After reading No Sure Victory: Measuring U.S. Army Effectiveness and Progress in the Vietnam War I could not help but think about the consequences failed data reporting by MACV can serve a historical lesson for re-implementing or adjusting campus data reporting systems.

data reporting during Vietnam War
Data report tickets used by MACV in the early stages of The Vietnam War

Key stakeholders on campus should easily state their reasons for data collection and reporting. No Sure Victory benefits campus units by revealing an early, dare I say Big Data approach to unstructured data reporting and delivering actionable data.
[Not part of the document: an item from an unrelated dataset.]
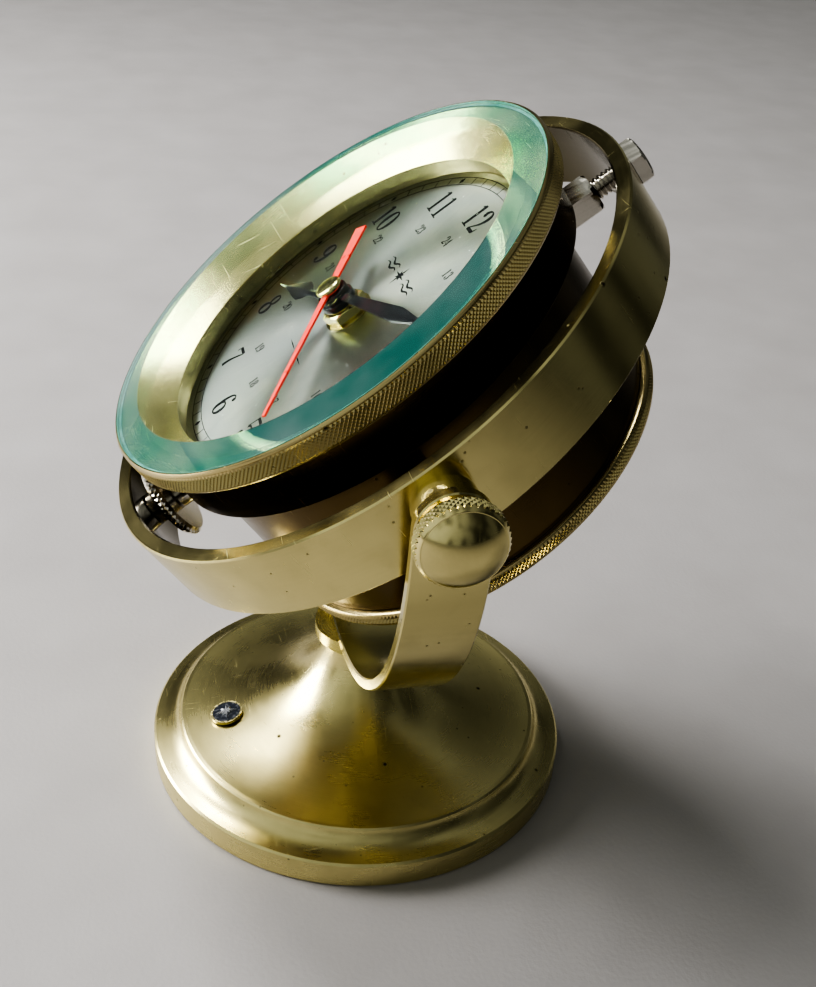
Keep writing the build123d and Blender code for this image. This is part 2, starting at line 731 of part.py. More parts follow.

Today we immediately understand Google’s Compute Engine or an Amazon Elastic MapReduce cloud for this demand.

Universities can thrive with diverse reporting teams. Working with Institutional Research and striving to improve enrollment and retention efforts are key goals. Yet important roles are filled with student workers. Here unstructured data often fragments over mismanagement. Many ad hoc Microsoft Excel documents are created without data governance and become silo’d from the campus data warehouse. Key stakeholders on any campus including CIOs, IR Directors, Research staff, Program Directors, campus data reporter writers and student workers. Even seasoned campus data report writers are not leveraged to streamline actionable data insights.

No Sure Victory brings to light a tragic failed data reporting implementation by Secretary of Defense Robert McNamara in addressing a war in Vietnam. The was his reputation as one of The Wiz Kids, the World War II Statistical Control unit that analyzed operational and logistical data to manage war.